Synopses & Reviews
Lewis Carroll's incomparable tales about Alice, the seven-year-old Victorian girl who journeys to worlds populated by some of the oddest beings ever imagined, have delighted children for generations. Carroll originally created the dream adventures to amuse Alice Liddell, his young neighbor, and the riddles, puns, parodies, and absurd arguments about meanings and manners brilliantly mock -- and undermine -- the rules and social conventions adults invariably impose on children. Alice's Adventures in Wonderland (1865) and Through the Looking-Glass (1872) have also always attracted and intrigued older, more sophisticated readers. From the critic William Epsom's ground-breaking Freudian interpretation of the books to Virginia Woolf's declaration that "the two Alices are not books for children, they are the only books in which we become children", to countless studies by philosophers, linguists, mathematicians, and literary critics, it has long been acknowledged that Carroll's masterpieces redefined our notions of "children's literature". In the Introduction, Hugh Haughton chronicles the genesis of the Alice books and frankly discusses Carroll's infatuation with Alice Liddell and his life-long fascination with preadolescent girls, the subject of much speculation during Carroll's lifetime and ever after.
About the Author
Charles Lutwidge Dodgson
, known by his pen name, Lewis Carroll, was a man of diverse interests - in mathematics, logic, photography, art, theater, religion, medicine, and science. He was happiest in the company of children for whom he created puzzles, clever games, and charming letters.

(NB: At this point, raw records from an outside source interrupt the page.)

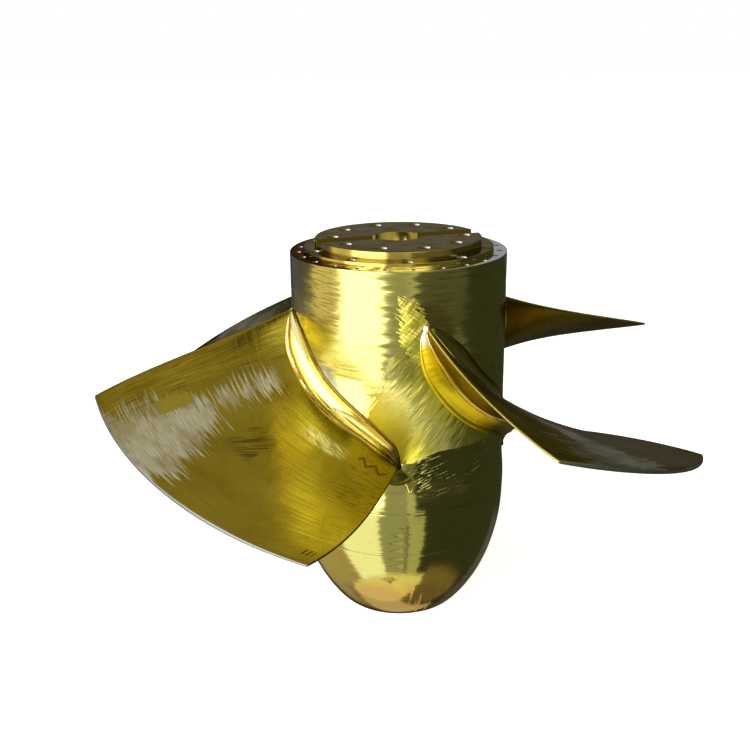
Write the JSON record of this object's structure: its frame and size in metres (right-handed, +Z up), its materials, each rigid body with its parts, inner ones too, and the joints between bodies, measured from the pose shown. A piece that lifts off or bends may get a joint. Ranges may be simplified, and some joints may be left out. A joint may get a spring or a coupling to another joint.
{
  "type": "fixed-blade kaplan-type turbine runner",
  "caption": "Axial-flow water turbine runner: hollow bronze hub with fixed twisted blades in ground root welds, a bored and drilled coupling disc with a key slot, and a blunt runner cone.",
  "frame": {"origin": "centre of the runner cone's flat base, on the floor", "axes": "+Z up the turbine axis to the coupling face; the key slot lies 18.5 degrees anticlockwise of +X seen from above"},
  "size_m": [1.161, 1.161, 0.7595],
  "materials": {
    "polished_bronze": "turned and polished",
    "brushed_bronze": "brushed along the chord",
    "ground_bronze": "hand ground and polished weld",
    "machined_bronze": "faced and drilled, dull",
    "steel": "dull"
  },
  "bodies": {
    "root": {"hub_barrel": "polished_bronze", "cone_shell": "polished_bronze", "nose_cap": "polished_bronze", "hub_deck": "machined_bronze", "step_ring": "machined_bronze", "coupling_disc": "machined_bronze", "bore_bush": "polished_bronze", "ring_hole_plug": "steel", "blade_1": "brushed_bronze", "blade_2": "brushed_bronze", "blade_3": "brushed_bronze", "blade_4": "brushed_bronze", "root_weld_upper_1": "ground_bronze", "root_weld_upper_2": "ground_bronze", "root_weld_upper_3": "ground_bronze", "root_weld_upper_4": "ground_bronze", "root_weld_lower_1": "ground_bronze", "root_weld_lower_2": "ground_bronze", "root_weld_lower_3": "ground_bronze", "root_weld_lower_4": "ground_bronze"}
  },
  "joints": []
}
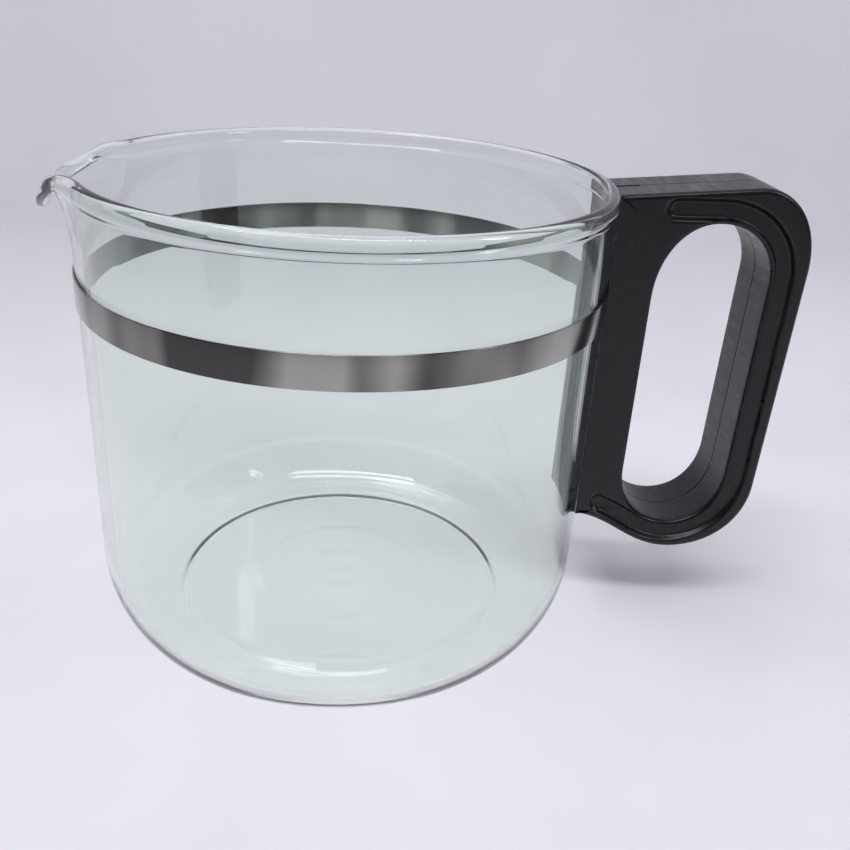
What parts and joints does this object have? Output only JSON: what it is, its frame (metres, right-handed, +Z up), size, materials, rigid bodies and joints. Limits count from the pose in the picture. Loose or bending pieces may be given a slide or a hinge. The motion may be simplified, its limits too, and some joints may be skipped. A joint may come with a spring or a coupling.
{
  "type": "glass coffee jug",
  "caption": "Straight glass pouring jug with a rolled lip, a steel strap clamped round its upper body and a black D-shaped moulded handle.",
  "frame": {"origin": "on the jug's axis, at the level of the table it stands on", "axes": "+Z up the jug's axis, +X through the handle, -X through the pouring lip"},
  "size_m": [0.2095, 0.1442, 0.1329],
  "materials": {
    "glass": "clear fire-polished",
    "strap_steel": "polished strip",
    "black_plastic": "moulded, satin",
    "screw_steel": "zinc plated",
    "brass": "turned"
  },
  "bodies": {
    "root": {"glass_jug": "glass", "steel_strap": "strap_steel", "handle": "black_plastic", "clamp_screw": "screw_steel", "threaded_insert": "brass"}
  },
  "joints": []
}
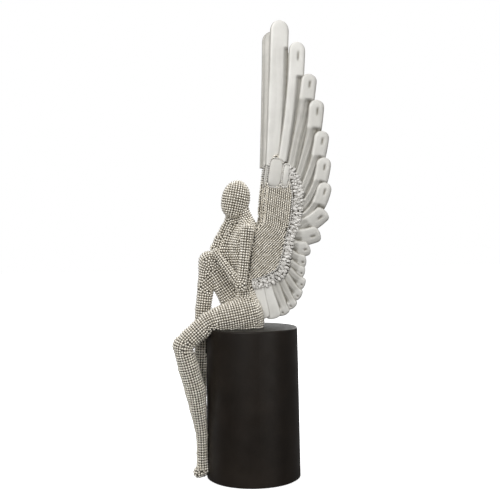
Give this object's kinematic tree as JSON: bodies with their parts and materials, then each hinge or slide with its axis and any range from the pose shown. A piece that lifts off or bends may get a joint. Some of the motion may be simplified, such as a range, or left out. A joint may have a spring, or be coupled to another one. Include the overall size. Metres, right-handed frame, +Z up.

As all Carroll admirers know, his book Alice's Adventures in Wonderland (1865), became an immediate success and has since been translated into more than eighty languages. The equally popular sequel Through the Looking-Glass and What Alice Found There, was published in 1872.
The Alice books are but one example of his wide ranging authorship. The Hunting of the Snark, a classic nonsense epic (1876) and Euclid and His Modern Rivals, a rare example of humorous work concerning mathematics, still entice and intrigue today's students. Sylvie and Bruno, published toward the end of his life contains startling ideas including an 1889 description of weightlessness.
The humor, sparkling wit and genius of this Victorian Englishman have lasted for more than a century. His books are among the most quoted works in the English language, and his influence (with that of his illustrator, Sir John Tenniel) can be seen everywhere, from the world of advertising to that of atomic physics.
Table of Contents
Alice's adventures in wonderland -- Through the looking glass -- Alice's adventures under ground.